▶ [Your objective]:
Will you quote precisely the lines that run from the top of the material below to the line containing "has its name", both ends included?

▶ [Provided material]:
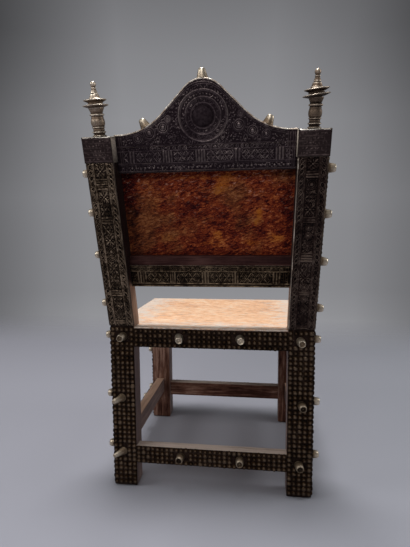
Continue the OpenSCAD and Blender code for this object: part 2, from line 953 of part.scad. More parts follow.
// A shallow saucer: flat on top, with an underside that rises from the hub to a thin rim
module finial_disc(r) {
    edge = 0.8;
    difference() {
        rotate_extrude() polygon([
            [0, 0], [collar_r, 0], [r - 1, disc_rim_z - edge], [r, disc_rim_z],
            [r - 1, disc_rim_z + edge], [collar_r, disc_t], [0, disc_t]
        ]);
        finial_bore(disc_t + 1);
    }
}

// The waisted collar between the discs
module finial_collar() {
    hollow_r = collar_h;
    difference() {
        rotate_extrude() difference() {
            square([collar_r, collar_h]);
            translate([collar_r + 0.7 * hollow_r, collar_h / 2]) circle(r = hollow_r);
        }
        finial_bore(collar_h + 1);
    }
}

module finial_spire() {
    neck_r = 0.72 * ball_r;
    base_r = 2 * ball_r;
    difference() {
        rotate_extrude() {
            polygon([
                [0, 0], [base_r, 0], [base_r, 1.5], [0.85 * base_r, 0.15 * spire_h],
                [0.66 * base_r, 0.45 * spire_h], [neck_r, 0.85 * spire_h], [neck_r, spire_h + 1],
                [0, spire_h + 1]
            ]);
            turned_ring(neck_r + 0.9, spire_h - 1, 2);
            intersection() {
                translate([0, spire_h + ball_r]) circle(r = ball_r);
                translate([0, spire_h]) square([2 * ball_r, 2 * ball_r]);
            }
        }
        finial_bore(spire_h / 2);
    }
}

module finial_rod() {
    low = -rod_depth - cap_t;
    translate([0, 0, low]) cylinder(r = rod_r, h = spire_z + spire_h / 2 - 1 - low);
}

module place_finial(side, z = 0) {
    color(brass) stand() on_side(side) finial_place() translate([0, 0, z]) children();
}

// One module a node, so that each piece of both finials has its name

module left_finial_rod() { place_finial("left") finial_rod(); }
module left_finial_baluster() { place_finial("left") finial_baluster(); }
module left_finial_lower_disc() { place_finial("left", lower_disc_z) finial_disc(lower_disc_r); }
module left_finial_collar() { place_finial("left", collar_z) finial_collar(); }
module left_finial_upper_disc() { place_finial("left", upper_disc_z) finial_disc(upper_disc_r); }
module left_finial_spire() { place_finial("left", spire_z) finial_spire(); }
module right_finial_rod() { place_finial("right") finial_rod(); }
module right_finial_baluster() { place_finial("right") finial_baluster(); }
module right_finial_lower_disc() { place_finial("right", lower_disc_z) finial_disc(lower_disc_r); }
module right_finial_collar() { place_finial("right", collar_z) finial_collar(); }
module right_finial_upper_disc() { place_finial("right", upper_disc_z) finial_disc(upper_disc_r); }
module right_finial_spire() { place_finial("right", spire_z) finial_spire(); }

// Studs on the crest, the sides, the back and the front

module crest_studs() {
    color(brass) stand() in_back() at_crest_studs()
        stud(crest_stud_d, crest_stud_tip_d, crest_stud_h);
}

module left_side_studs() {
    color(brass) stand() {
        at_post_side_studs(left_post_stud_s) stud();
        at_low_side_studs() stud();
    }
}

module right_side_studs() {
    color(brass) stand() on_side("right") {
        at_post_side_studs(right_post_stud_s) stud();
        at_low_side_studs() stud();
    }
}

module rear_studs() {
    color(brass) stand() {
        at_rear_leg_studs(left_stud_shift, left_stud_z) stud();
        mirror([1, 0, 0]) at_rear_leg_studs(right_stud_shift, right_stud_z) stud();
        rear_face(0, 0, 0) {
            at_places(rail_stud_places) stud();
            at_places(stretcher_studs(rear_stretcher_z)) stud();
        }
    }
}

module front_studs() {
    color(brass) stand() {
        both_sides() at_front_leg_studs() stud();
        front_face(0, front_y, 0) at_places(rail_stud_places) stud();
        front_face(0, front_y + front_stretcher_set, 0)
            at_places(stretcher_studs(front_stretcher_z)) stud();
    }
}

// Nail fields

// Nails cover the outer faces of a leg from the worn foot up to the seat
field_z = foot_r;

module rear_post_nails(shifts, heights) {
    rear_face(out_x, 0, field_z) nail_field(
        leg_w, bend_z - field_z, shifted_studs(leg_w / 2, -shifts, heights, field_z)
    );
    left_face(out_x, -leg_d, field_z)
        nail_field(leg_d, bend_z - field_z, studs_at(leg_d / 2, side_stud_z, field_z));
}

module front_leg_nails() {
    front_face(in_x, front_y, field_z)
        nail_field(leg_w, rail_top - roll_r - field_z, studs_at(leg_w / 2, front_stud_z, field_z));
    left_face(out_x, front_y, field_z)
        nail_field(leg_d, rail_top - roll_r - field_z, studs_at(leg_d / 2, side_stud_z, field_z));
}

// Nails on the outer face of a rail that is drawn from its middle
module rail_nails(length, z, height, studs) {
    translate([-length / 2, z, 0])
        nail_field(length, height, [for (p = studs) [p[0] + length / 2, p[1] - z]]);
}

module left_rear_post_nails() {
    color(old_brass) stand() rear_post_nails(left_stud_shift, left_stud_z);
}

module right_rear_post_nails() {
    color(old_brass) stand() on_side("right") rear_post_nails(right_stud_shift, right_stud_z);
}

module left_front_leg_nails() {
    color(old_brass) stand() front_leg_nails();
}

module right_front_leg_nails() {
    color(old_brass) stand() on_side("right") front_leg_nails();
}

module rear_seat_rail_nails() {
    color(old_brass) stand() rear_face(0, 0, 0)
        rail_nails(2 * in_x, rail_z, rail_h, rail_stud_places);
}

module front_seat_rail_nails() {
    color(old_brass) stand() front_face(0, front_y, 0)
        rail_nails(2 * in_x, rail_z, rail_h - roll_r, rail_stud_places);
}

side_l = frame_d - 2 * leg_d;

module side_seat_rail_nails() {
    color(old_brass) stand() both_sides() left_face(out_x, side_mid_y, 0)
        rail_nails(side_l, rail_z, rail_h, rail_stud_places);
}

module rear_stretcher_nails() {
    color(old_brass) stand() rear_face(0, 0, 0) rail_nails(
        2 * in_x, rear_stretcher_z, stretcher_h, stretcher_studs(rear_stretcher_z)
    );
}

module front_stretcher_nails() {
    color(old_brass) stand() front_face(0, front_y + front_stretcher_set, 0) rail_nails(
        2 * in_x, front_stretcher_z, stretcher_h, stretcher_studs(front_stretcher_z)
    );
}

module side_stretcher_nails() {
    color(old_brass) stand() both_sides() left_face(out_x - side_stretcher_set, side_mid_y, 0)
        rail_nails(side_l, side_stretcher_z, stretcher_h, stretcher_studs(side_stretcher_z));
}

// One row of nails round the edge of the back hide, seated on the hide
module back_hide_nails() {
    low = lower_s + lower_h - hide_lap / 2;
    high = crest_s + hide_lap / 2;
    rows = floor((high - low) / nail_pitch);
    edge = in_x + hide_lap / 2;
    function edge_at(s) = edge + splay_at(height_at(s, post_d));
    color(old_brass) stand() in_back() translate([0, 0, post_d + hide_t]) {
        both_sides() for (i = [0:rows]) {
            s = low + i * (high - low) / rows;
            translate([edge_at(s), s, 0]) nail();
        }
        for (s = [low, high]) {
            columns = floor(2 * edge_at(s) / nail_pitch);
            for (i = [1:columns - 1]) translate([(2 * i / columns - 1) * edge_at(s), s, 0]) nail();
        }
    }
}

left_rear_post();
right_rear_post();
left_front_leg();
right_front_leg();
rear_seat_rail();
front_seat_rail();
left_seat_rail();
right_seat_rail();
rear_stretcher();
front_stretcher();
left_stretcher();
right_stretcher();
crest_rail();
lower_back_rail();
seat_rail_pegs();
stretcher_pegs();
back_rail_pegs();
seat_hide();
back_hide();
left_post_sheet();
right_post_sheet();
left_post_cap();
right_post_cap();
crest_sheet();
crest_front_sheet();
lower_rail_sheet();
lower_rail_front_sheet();
left_finial_rod();
left_finial_baluster();
left_finial_lower_disc();
left_finial_collar();
left_finial_upper_disc();
left_finial_spire();
right_finial_rod();
right_finial_baluster();
right_finial_lower_disc();
right_finial_collar();
right_finial_upper_disc();
right_finial_spire();
crest_studs();
left_side_studs();
right_side_studs();
rear_studs();
front_studs();
left_rear_post_nails();
right_rear_post_nails();
left_front_leg_nails();
right_front_leg_nails();
rear_seat_rail_nails();
front_seat_rail_nails();
side_seat_rail_nails();
rear_stretcher_nails();
front_stretcher_nails();
side_stretcher_nails();
back_hide_nails();
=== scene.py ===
import math

import bmesh
import bpy
import numpy as np
from mathutils import Matrix, Vector


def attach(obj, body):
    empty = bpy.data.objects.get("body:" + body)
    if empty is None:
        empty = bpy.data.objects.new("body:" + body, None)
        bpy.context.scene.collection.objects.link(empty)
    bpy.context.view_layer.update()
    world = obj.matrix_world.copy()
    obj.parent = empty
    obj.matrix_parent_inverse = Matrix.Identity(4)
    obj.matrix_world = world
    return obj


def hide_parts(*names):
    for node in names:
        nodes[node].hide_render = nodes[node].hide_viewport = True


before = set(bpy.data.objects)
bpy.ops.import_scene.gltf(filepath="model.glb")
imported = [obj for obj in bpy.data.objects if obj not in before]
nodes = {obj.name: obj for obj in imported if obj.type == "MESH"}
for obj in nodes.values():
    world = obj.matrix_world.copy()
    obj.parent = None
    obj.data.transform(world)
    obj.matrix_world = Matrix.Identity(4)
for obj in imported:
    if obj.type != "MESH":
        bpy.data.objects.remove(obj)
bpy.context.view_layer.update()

# The chair's measures, in millimetres, as the CAD has them. x is across, positive to the left
# from behind, s runs up a rear post from the seat, and t forwards from its back face.
LEAN, SPLAY = math.radians(13.3), math.radians(1.3)
BACK_Y, BEND_Z = 151.336, 371.0
POST_IN, LEG_W, LEG_D, POST_D = 167.0, 53.0, 40.0, 41.107
FRAME_W, FRAME_D = 440.0, 395.0
BACK_SET, SHEET_T, CAP_T = 25.0, 1.2, 2.5
SHEET_S, CAP_S, POST_L = 4.0, 350.0, 395.0
CREST_S, CREST_END_S, LOWER_S, LOWER_TOP_S = 327.0, 398.0, 87.0, 134.6
PEAK_S, PEAK_R, SHOULDER_X, SHOULDER_S, SHOULDER_R = 443.0, 48.0, 168.0, 528.0, 130.0
TILT = (math.asin((PEAK_R + SHOULDER_R) / math.hypot(SHOULDER_X, SHOULDER_S - PEAK_S))
        - math.atan2(SHOULDER_S - PEAK_S, SHOULDER_X))
MEDAL_S = 428.0
HIDE_S, HIDE_T, HIDE_LAP = (139.0, 341.0), 3.0, 14.0
SEAT_T, ROLL_R = 3.0, 7.0
# Where the seat hide is notched round the rear posts
NOTCH_X, NOTCH_Y = 166.6, BACK_Y - LEG_D - 0.4
SIDES = {"left": 1, "right": -1}


def in_back(x, s, t):
    """The world places, in metres, of places in the leaning back."""
    y = BACK_Y + s * math.sin(LEAN) - t * math.cos(LEAN)
    z = BEND_Z + s * math.cos(LEAN) + t * math.sin(LEAN)
    return np.stack(np.broadcast_arrays(x, y, z), -1) / 1000


def inner_x(s, t):
    """How far out the inner face of a post is."""
    return POST_IN + (s * math.cos(LEAN) + t * math.sin(LEAN)) * math.tan(SPLAY)


def crest_top(x):
    """The height s of the crest's top edge: a round peak, straight flanks and hollow shoulders."""
    x = np.abs(x)
    low = PEAK_R * math.sin(TILT), SHOULDER_X - SHOULDER_R * math.sin(TILT)
    peak = PEAK_S + np.sqrt(np.clip(PEAK_R ** 2 - x ** 2, 0, None))
    hollow = SHOULDER_S - np.sqrt(np.clip(SHOULDER_R ** 2 - (x - SHOULDER_X) ** 2, 0, None))
    ends = PEAK_S + PEAK_R * math.cos(TILT), SHOULDER_S - SHOULDER_R * math.cos(TILT)
    return np.select([x < low[0], x < low[1], x < SHOULDER_X],
                     [peak, np.interp(x, low, ends), hollow], CREST_END_S)


def unit(turn):
    """The x and y of a step of length 1, in a direction in degrees."""
    return math.cos(math.radians(turn)), math.sin(math.radians(turn))


def eased(f):
    """f from 0 to 1 with a soft start and end."""
    return f * f * (3 - 2 * f)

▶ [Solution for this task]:
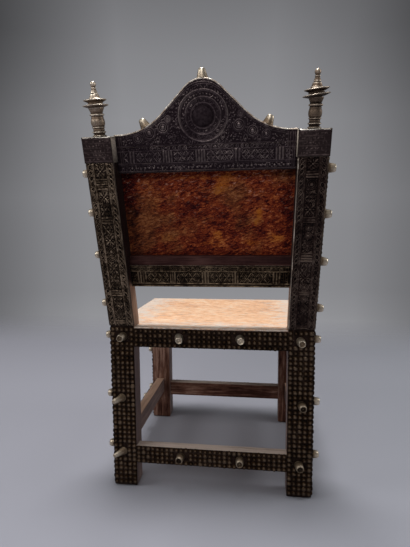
Continue the OpenSCAD and Blender code for this object: part 2, from line 953 of part.scad. More parts follow.
// A shallow saucer: flat on top, with an underside that rises from the hub to a thin rim
module finial_disc(r) {
    edge = 0.8;
    difference() {
        rotate_extrude() polygon([
            [0, 0], [collar_r, 0], [r - 1, disc_rim_z - edge], [r, disc_rim_z],
            [r - 1, disc_rim_z + edge], [collar_r, disc_t], [0, disc_t]
        ]);
        finial_bore(disc_t + 1);
    }
}

// The waisted collar between the discs
module finial_collar() {
    hollow_r = collar_h;
    difference() {
        rotate_extrude() difference() {
            square([collar_r, collar_h]);
            translate([collar_r + 0.7 * hollow_r, collar_h / 2]) circle(r = hollow_r);
        }
        finial_bore(collar_h + 1);
    }
}

module finial_spire() {
    neck_r = 0.72 * ball_r;
    base_r = 2 * ball_r;
    difference() {
        rotate_extrude() {
            polygon([
                [0, 0], [base_r, 0], [base_r, 1.5], [0.85 * base_r, 0.15 * spire_h],
                [0.66 * base_r, 0.45 * spire_h], [neck_r, 0.85 * spire_h], [neck_r, spire_h + 1],
                [0, spire_h + 1]
            ]);
            turned_ring(neck_r + 0.9, spire_h - 1, 2);
            intersection() {
                translate([0, spire_h + ball_r]) circle(r = ball_r);
                translate([0, spire_h]) square([2 * ball_r, 2 * ball_r]);
            }
        }
        finial_bore(spire_h / 2);
    }
}

module finial_rod() {
    low = -rod_depth - cap_t;
    translate([0, 0, low]) cylinder(r = rod_r, h = spire_z + spire_h / 2 - 1 - low);
}

module place_finial(side, z = 0) {
    color(brass) stand() on_side(side) finial_place() translate([0, 0, z]) children();
}

// One module a node, so that each piece of both finials has its name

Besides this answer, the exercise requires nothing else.